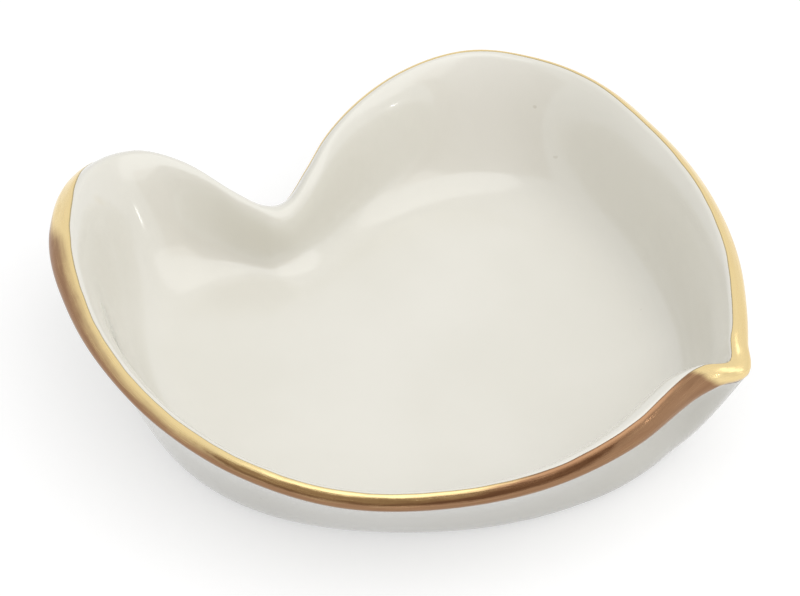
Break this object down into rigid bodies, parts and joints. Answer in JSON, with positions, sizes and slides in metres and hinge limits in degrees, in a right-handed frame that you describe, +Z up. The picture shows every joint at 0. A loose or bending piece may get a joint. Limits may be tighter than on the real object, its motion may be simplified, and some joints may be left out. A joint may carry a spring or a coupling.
{
  "type": "ring dish",
  "caption": "Shallow heart-shaped porcelain dish with flared walls, a low foot ring and a gilded lip, for holding rings and small jewellery.",
  "frame": {"origin": "middle of the dish's outline, on the surface that it stands on", "axes": "+Z up, +Y from the tip towards the cleft between the lobes, +X towards the lobe on the right when the tip points at the viewer"},
  "size_m": [0.1104, 0.11, 0.0262],
  "materials": {
    "porcelain": "fired",
    "bare_porcelain": "unglazed, matt",
    "glaze": "glossy",
    "foot_well_glaze": "glossy",
    "gold": "burnished gold lustre"
  },
  "bodies": {
    "root": {"porcelain_body": "porcelain", "foot_ring": "bare_porcelain", "glaze_coat": "glaze", "foot_well_glaze": "foot_well_glaze", "gold_rim": "gold"}
  },
  "joints": []
}
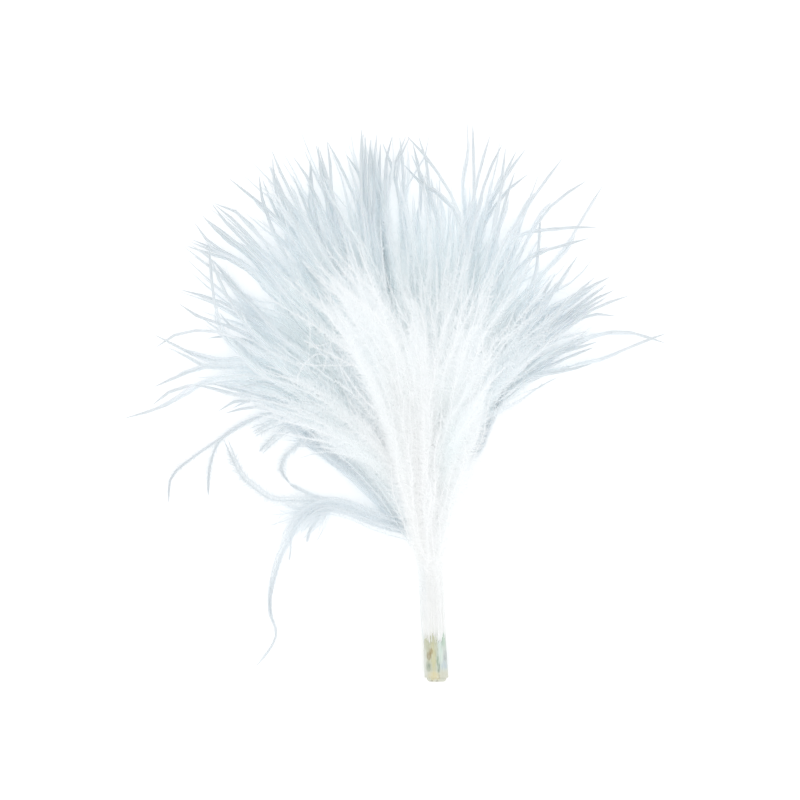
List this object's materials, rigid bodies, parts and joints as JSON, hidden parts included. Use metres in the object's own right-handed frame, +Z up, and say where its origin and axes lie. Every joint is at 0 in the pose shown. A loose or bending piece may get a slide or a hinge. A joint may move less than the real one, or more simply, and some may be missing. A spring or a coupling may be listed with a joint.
{
  "type": "ostrich feather",
  "caption": "Short white ostrich plume lying on its back: cut quill stub, slim stem of pressed barbs, and a full fan of loose fluffy locks.",
  "frame": {"origin": "middle of the feather's footprint, on the surface it lies on", "axes": "+Y from the cut quill towards the tips, +Z up from the surface, +X to the right seen from above with the tips up"},
  "size_m": [0.1266, 0.1312, 0.0265],
  "materials": {
    "plume": "matte, soft and slightly see-through barbs; the bare quill at the stem's end is horn, olive to pale green with a satin sheen"
  },
  "bodies": {
    "root": {"feather": "plume"}
  },
  "joints": []
}
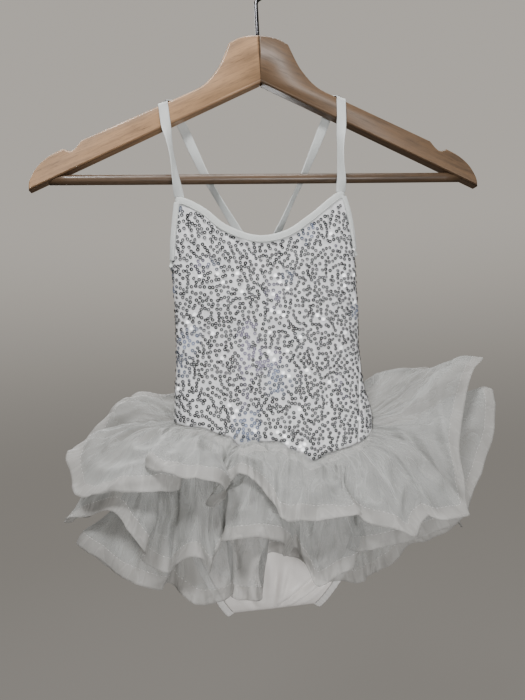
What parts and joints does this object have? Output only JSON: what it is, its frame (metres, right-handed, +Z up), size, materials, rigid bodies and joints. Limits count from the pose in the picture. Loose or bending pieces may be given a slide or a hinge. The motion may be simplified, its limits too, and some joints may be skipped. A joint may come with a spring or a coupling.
{
  "type": "ballet dress on a wooden hanger",
  "caption": "Sleeveless ballet dress with crossed elastic straps, a sequinned bodice, a layered organza skirt and a brief, hanging flat on a wooden hanger with a bar.",
  "frame": {"origin": "inside of the hook's bend, at its top, where the rail bears", "axes": "+Z up, -Y towards the front of the dress, +X to the right as seen from the front"},
  "size_m": [0.462, 0.1702, 0.6539],
  "materials": {
    "hanger_wood": "satin lacquer",
    "hook_chrome": "polished",
    "sequinned_jersey": "stretch jersey sewn over with small cup sequins",
    "binding": "folded stretch binding",
    "elastic": "woven elastic",
    "organza": "sheer stiff organza",
    "brief_satin": "satin jersey"
  },
  "bodies": {
    "root": {"hanger_arm_left": "hanger_wood", "hanger_arm_right": "hanger_wood", "hanger_bar": "hanger_wood", "hanger_hook": "hook_chrome", "bodice_front": "sequinned_jersey", "bodice_back": "sequinned_jersey", "neck_binding": "binding", "back_binding": "binding", "armhole_binding_left": "binding", "armhole_binding_right": "binding", "strap_left": "elastic", "strap_right": "elastic", "skirt_top": "organza", "skirt_middle": "organza", "skirt_bottom": "organza", "brief_front": "brief_satin", "brief_back": "brief_satin", "leg_elastic_left": "elastic", "leg_elastic_right": "elastic"}
  },
  "joints": []
}
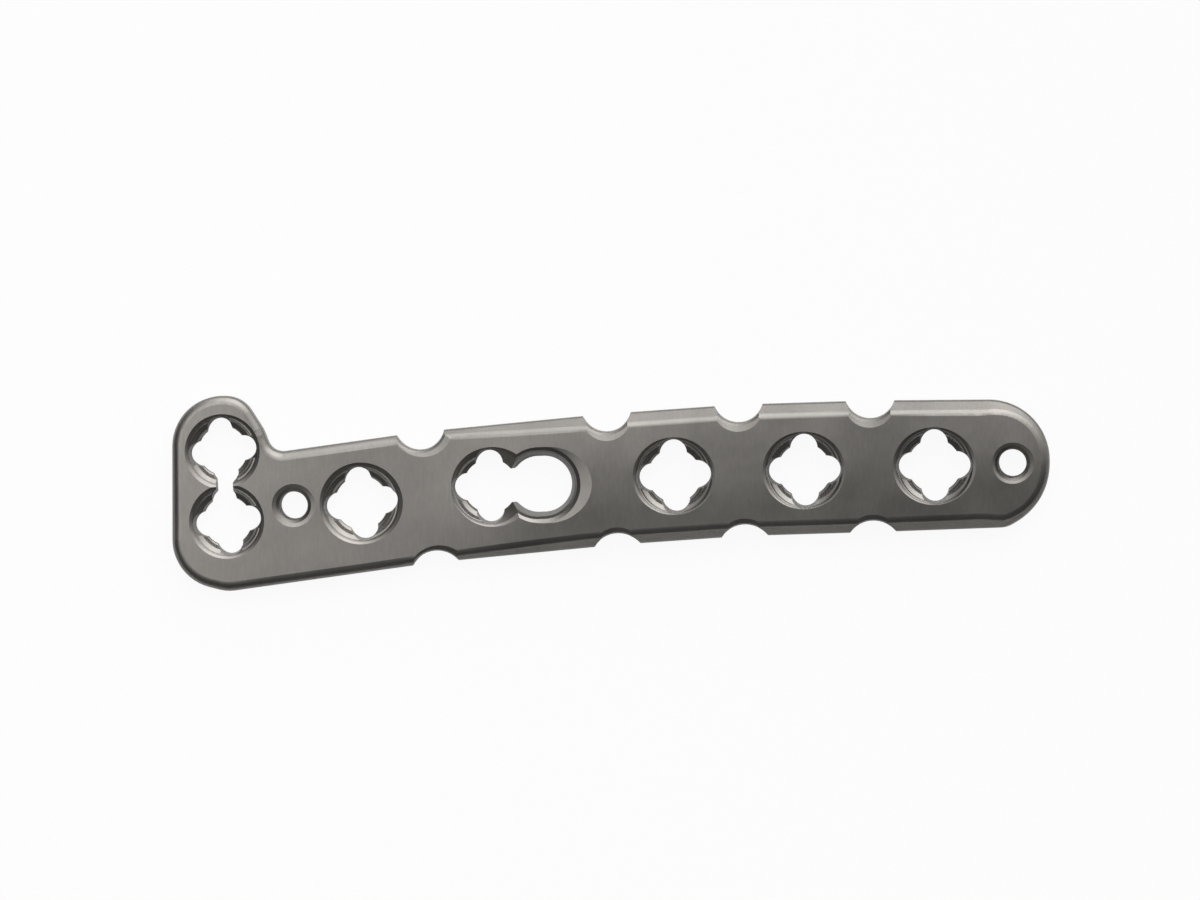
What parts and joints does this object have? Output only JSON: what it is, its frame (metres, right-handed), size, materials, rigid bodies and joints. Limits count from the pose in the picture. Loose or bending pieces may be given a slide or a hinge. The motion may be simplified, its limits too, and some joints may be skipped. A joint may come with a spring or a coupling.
{
  "type": "orthopedic bone plate",
  "caption": "Slim L-shaped locking plate for small bones, with an angled head, a slightly curved notched shaft, four-lobed screw holes, a combination hole and wire holes.",
  "frame": {"origin": "the middle of the plate's bounding box, on its flat bone side", "axes": "+X runs along the shaft from the head to the thin tip; +Z points away from the bone, out of the side that the screws go in; +Y points to the side that the head reaches out to"},
  "size_m": [0.0546, 0.0122, 0.002],
  "materials": {
    "steel": "satin"
  },
  "bodies": {
    "root": {"bone_plate": "steel"}
  },
  "joints": []
}
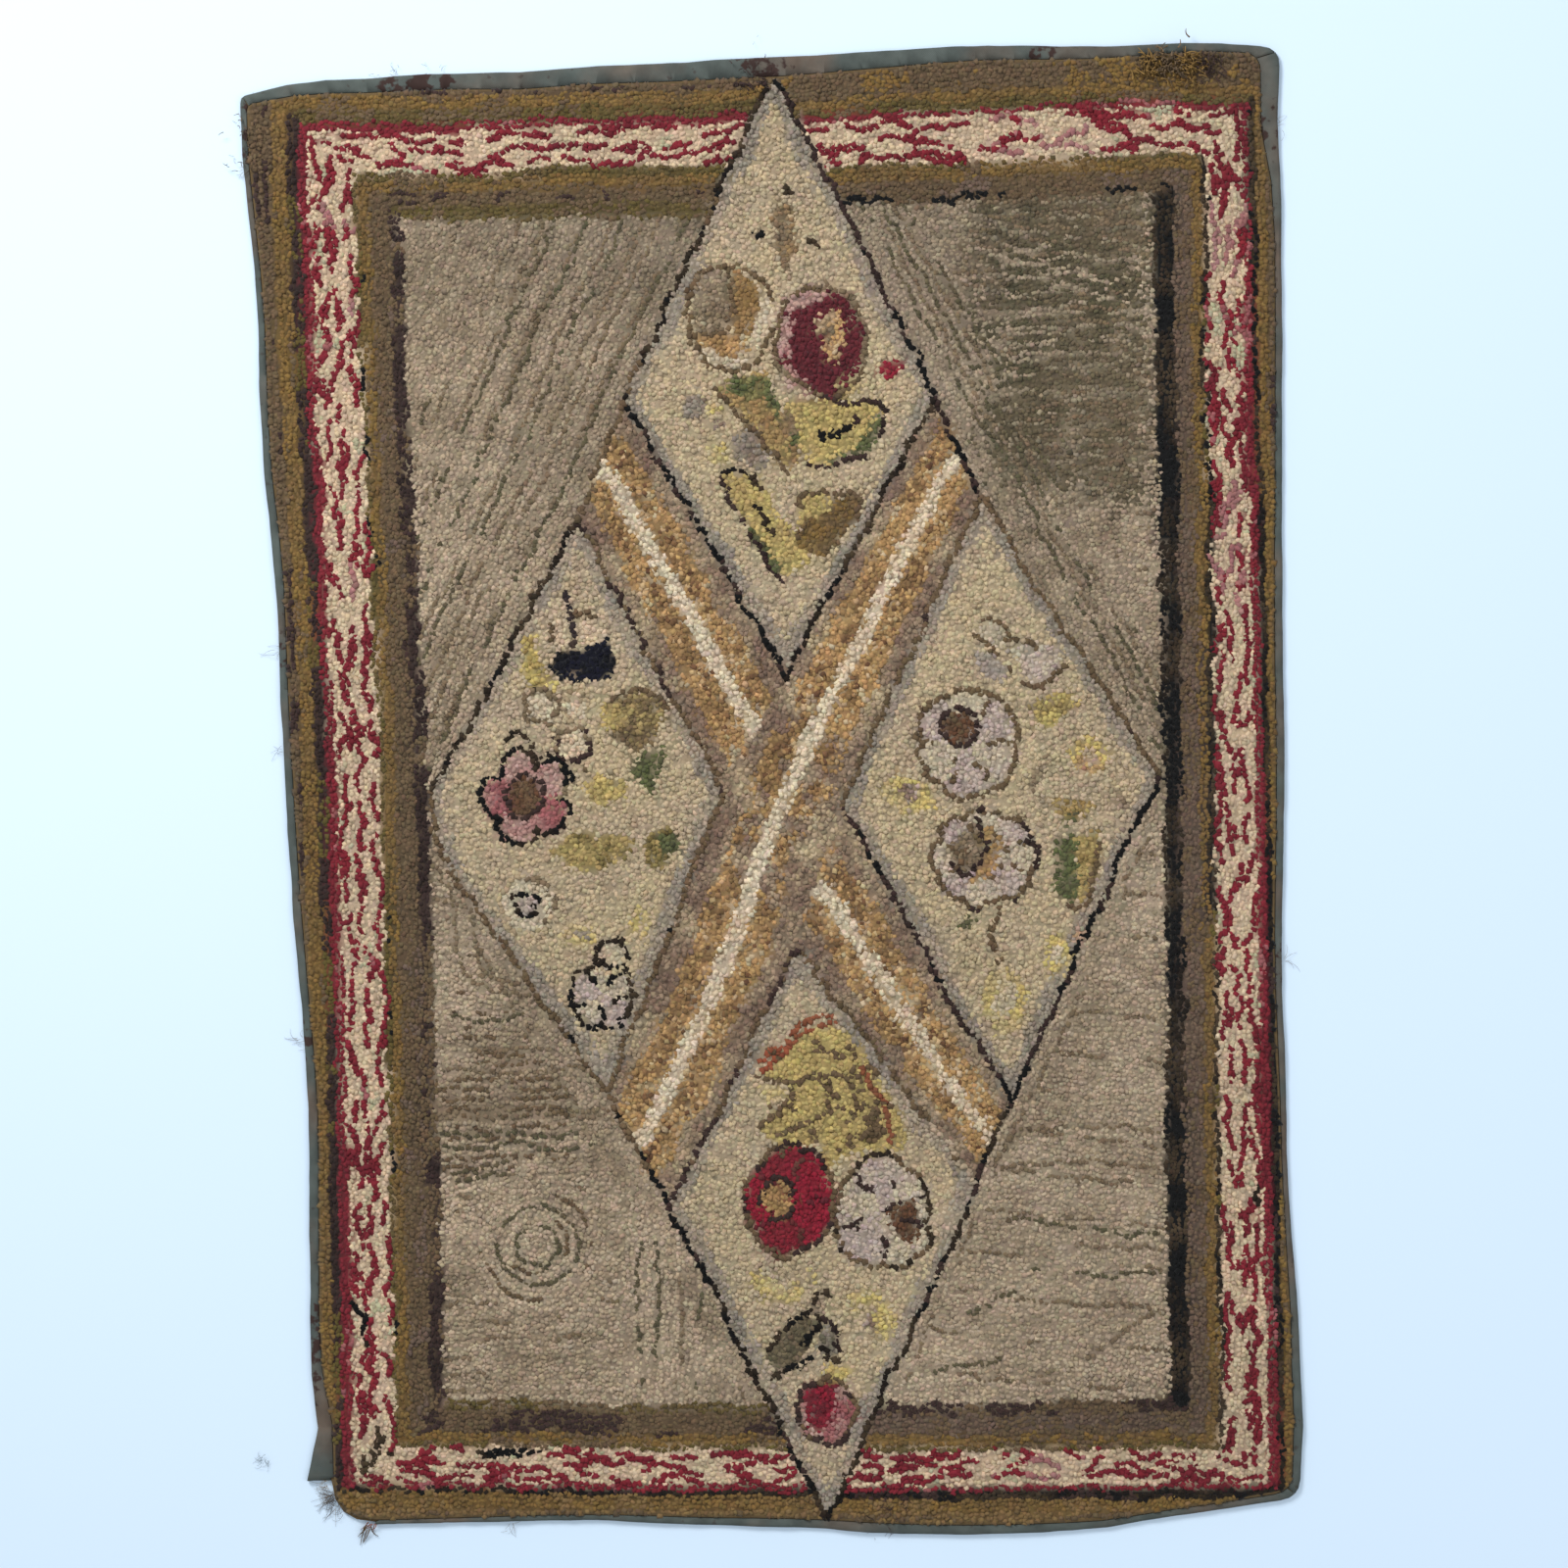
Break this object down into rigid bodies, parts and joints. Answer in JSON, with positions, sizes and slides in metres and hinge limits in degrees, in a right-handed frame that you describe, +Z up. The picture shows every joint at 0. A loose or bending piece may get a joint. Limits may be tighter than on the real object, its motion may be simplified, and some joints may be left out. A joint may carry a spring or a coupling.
{
  "type": "hooked rug",
  "caption": "Flat hooked wool rug with tape-bound edges, a striped border and a diamond of flowers, for a floor or a wall.",
  "frame": {"origin": "centre of the rug's outline, on the floor under it", "axes": "+Y along the rug's length towards the end with the wide tape, +X to the right seen from above, +Z up out of the pile"},
  "size_m": [0.813, 1.1408, 0.007],
  "materials": {
    "wool_pile": "matt looped wool",
    "cotton_tape": "matt twill"
  },
  "bodies": {
    "root": {"hooked_ground": "wool_pile", "binding_top": "cotton_tape", "binding_right": "cotton_tape", "binding_bottom": "cotton_tape", "binding_left": "cotton_tape"}
  },
  "joints": []
}
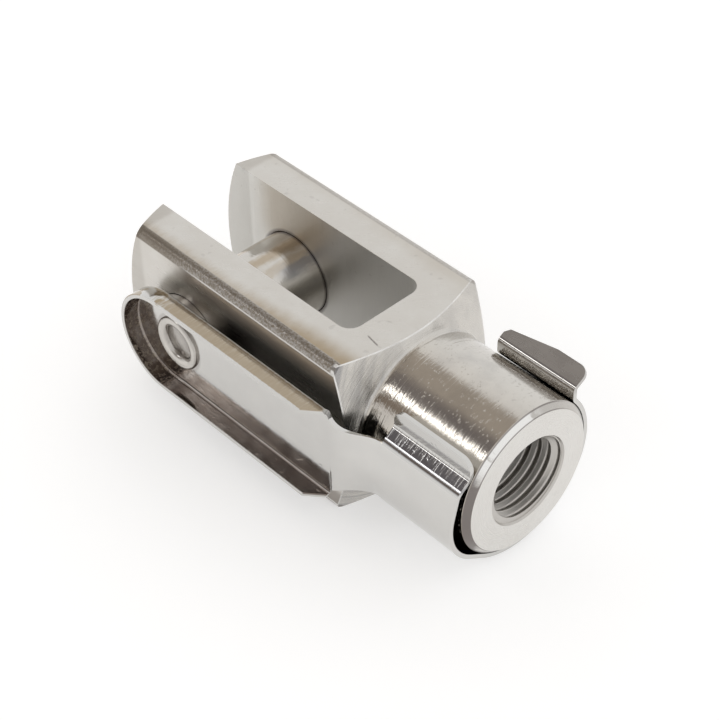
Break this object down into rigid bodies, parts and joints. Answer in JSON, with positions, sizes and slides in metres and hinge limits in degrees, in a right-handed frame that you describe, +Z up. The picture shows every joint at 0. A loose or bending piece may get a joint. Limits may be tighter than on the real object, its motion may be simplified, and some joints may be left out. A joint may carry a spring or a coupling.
{
  "type": "rod clevis with spring clip pin",
  "caption": "Forked rod end with a threaded neck and a cross pin, held in by a folded spring clip that snaps round the neck.",
  "frame": {"origin": "centre of the cross pin, midway between the two ears", "axes": "+X along the rod axis, out of the threaded neck; +Y along the pin, towards its free end; +Z up, towards the open side of the clasp"},
  "size_m": [0.0515, 0.0242, 0.02],
  "materials": {
    "fork_plating": "satin nickel plate over turned and milled steel",
    "pin_plating": "bright nickel plate over turned steel",
    "clip_sheet": "bright nickel plate over spring steel sheet"
  },
  "bodies": {
    "fork": {"fork_body": "fork_plating"},
    "clip": {"clevis_pin": "pin_plating", "spring_clip": "clip_sheet"}
  },
  "joints": [
    {"name": "clip_swing", "type": "hinge", "parent": "fork", "child": "clip", "pos_m": [0, 0, 0], "axis": [0, 1, 0], "range_deg": [0, 325], "deforming": ["spring_clip"]}
  ]
}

********

Written problem:
Print each entry shown above with exact wording and no pictures.

Exercise answer:
Break this object down into rigid bodies, parts and joints. Answer in JSON, with positions, sizes and slides in metres and hinge limits in degrees, in a right-handed frame that you describe, +Z up. The picture shows every joint at 0. A loose or bending piece may get a joint. Limits may be tighter than on the real object, its motion may be simplified, and some joints may be left out. A joint may carry a spring or a coupling.
{
  "type": "ring dish",
  "caption": "Shallow heart-shaped porcelain dish with flared walls, a low foot ring and a gilded lip, for holding rings and small jewellery.",
  "frame": {"origin": "middle of the dish's outline, on the surface that it stands on", "axes": "+Z up, +Y from the tip towards the cleft between the lobes, +X towards the lobe on the right when the tip points at the viewer"},
  "size_m": [0.1104, 0.11, 0.0262],
  "materials": {
    "porcelain": "fired",
    "bare_porcelain": "unglazed, matt",
    "glaze": "glossy",
    "foot_well_glaze": "glossy",
    "gold": "burnished gold lustre"
  },
  "bodies": {
    "root": {"porcelain_body": "porcelain", "foot_ring": "bare_porcelain", "glaze_coat": "glaze", "foot_well_glaze": "foot_well_glaze", "gold_rim": "gold"}
  },
  "joints": []
}
List this object's materials, rigid bodies, parts and joints as JSON, hidden parts included. Use metres in the object's own right-handed frame, +Z up, and say where its origin and axes lie. Every joint is at 0 in the pose shown. A loose or bending piece may get a slide or a hinge. A joint may move less than the real one, or more simply, and some may be missing. A spring or a coupling may be listed with a joint.
{
  "type": "ostrich feather",
  "caption": "Short white ostrich plume lying on its back: cut quill stub, slim stem of pressed barbs, and a full fan of loose fluffy locks.",
  "frame": {"origin": "middle of the feather's footprint, on the surface it lies on", "axes": "+Y from the cut quill towards the tips, +Z up from the surface, +X to the right seen from above with the tips up"},
  "size_m": [0.1266, 0.1312, 0.0265],
  "materials": {
    "plume": "matte, soft and slightly see-through barbs; the bare quill at the stem's end is horn, olive to pale green with a satin sheen"
  },
  "bodies": {
    "root": {"feather": "plume"}
  },
  "joints": []
}
What parts and joints does this object have? Output only JSON: what it is, its frame (metres, right-handed, +Z up), size, materials, rigid bodies and joints. Limits count from the pose in the picture. Loose or bending pieces may be given a slide or a hinge. The motion may be simplified, its limits too, and some joints may be skipped. A joint may come with a spring or a coupling.
{
  "type": "ballet dress on a wooden hanger",
  "caption": "Sleeveless ballet dress with crossed elastic straps, a sequinned bodice, a layered organza skirt and a brief, hanging flat on a wooden hanger with a bar.",
  "frame": {"origin": "inside of the hook's bend, at its top, where the rail bears", "axes": "+Z up, -Y towards the front of the dress, +X to the right as seen from the front"},
  "size_m": [0.462, 0.1702, 0.6539],
  "materials": {
    "hanger_wood": "satin lacquer",
    "hook_chrome": "polished",
    "sequinned_jersey": "stretch jersey sewn over with small cup sequins",
    "binding": "folded stretch binding",
    "elastic": "woven elastic",
    "organza": "sheer stiff organza",
    "brief_satin": "satin jersey"
  },
  "bodies": {
    "root": {"hanger_arm_left": "hanger_wood", "hanger_arm_right": "hanger_wood", "hanger_bar": "hanger_wood", "hanger_hook": "hook_chrome", "bodice_front": "sequinned_jersey", "bodice_back": "sequinned_jersey", "neck_binding": "binding", "back_binding": "binding", "armhole_binding_left": "binding", "armhole_binding_right": "binding", "strap_left": "elastic", "strap_right": "elastic", "skirt_top": "organza", "skirt_middle": "organza", "skirt_bottom": "organza", "brief_front": "brief_satin", "brief_back": "brief_satin", "leg_elastic_left": "elastic", "leg_elastic_right": "elastic"}
  },
  "joints": []
}
What parts and joints does this object have? Output only JSON: what it is, its frame (metres, right-handed), size, materials, rigid bodies and joints. Limits count from the pose in the picture. Loose or bending pieces may be given a slide or a hinge. The motion may be simplified, its limits too, and some joints may be skipped. A joint may come with a spring or a coupling.
{
  "type": "orthopedic bone plate",
  "caption": "Slim L-shaped locking plate for small bones, with an angled head, a slightly curved notched shaft, four-lobed screw holes, a combination hole and wire holes.",
  "frame": {"origin": "the middle of the plate's bounding box, on its flat bone side", "axes": "+X runs along the shaft from the head to the thin tip; +Z points away from the bone, out of the side that the screws go in; +Y points to the side that the head reaches out to"},
  "size_m": [0.0546, 0.0122, 0.002],
  "materials": {
    "steel": "satin"
  },
  "bodies": {
    "root": {"bone_plate": "steel"}
  },
  "joints": []
}
Break this object down into rigid bodies, parts and joints. Answer in JSON, with positions, sizes and slides in metres and hinge limits in degrees, in a right-handed frame that you describe, +Z up. The picture shows every joint at 0. A loose or bending piece may get a joint. Limits may be tighter than on the real object, its motion may be simplified, and some joints may be left out. A joint may carry a spring or a coupling.
{
  "type": "hooked rug",
  "caption": "Flat hooked wool rug with tape-bound edges, a striped border and a diamond of flowers, for a floor or a wall.",
  "frame": {"origin": "centre of the rug's outline, on the floor under it", "axes": "+Y along the rug's length towards the end with the wide tape, +X to the right seen from above, +Z up out of the pile"},
  "size_m": [0.813, 1.1408, 0.007],
  "materials": {
    "wool_pile": "matt looped wool",
    "cotton_tape": "matt twill"
  },
  "bodies": {
    "root": {"hooked_ground": "wool_pile", "binding_top": "cotton_tape", "binding_right": "cotton_tape", "binding_bottom": "cotton_tape", "binding_left": "cotton_tape"}
  },
  "joints": []
}
Break this object down into rigid bodies, parts and joints. Answer in JSON, with positions, sizes and slides in metres and hinge limits in degrees, in a right-handed frame that you describe, +Z up. The picture shows every joint at 0. A loose or bending piece may get a joint. Limits may be tighter than on the real object, its motion may be simplified, and some joints may be left out. A joint may carry a spring or a coupling.
{
  "type": "rod clevis with spring clip pin",
  "caption": "Forked rod end with a threaded neck and a cross pin, held in by a folded spring clip that snaps round the neck.",
  "frame": {"origin": "centre of the cross pin, midway between the two ears", "axes": "+X along the rod axis, out of the threaded neck; +Y along the pin, towards its free end; +Z up, towards the open side of the clasp"},
  "size_m": [0.0515, 0.0242, 0.02],
  "materials": {
    "fork_plating": "satin nickel plate over turned and milled steel",
    "pin_plating": "bright nickel plate over turned steel",
    "clip_sheet": "bright nickel plate over spring steel sheet"
  },
  "bodies": {
    "fork": {"fork_body": "fork_plating"},
    "clip": {"clevis_pin": "pin_plating", "spring_clip": "clip_sheet"}
  },
  "joints": [
    {"name": "clip_swing", "type": "hinge", "parent": "fork", "child": "clip", "pos_m": [0, 0, 0], "axis": [0, 1, 0], "range_deg": [0, 325], "deforming": ["spring_clip"]}
  ]
}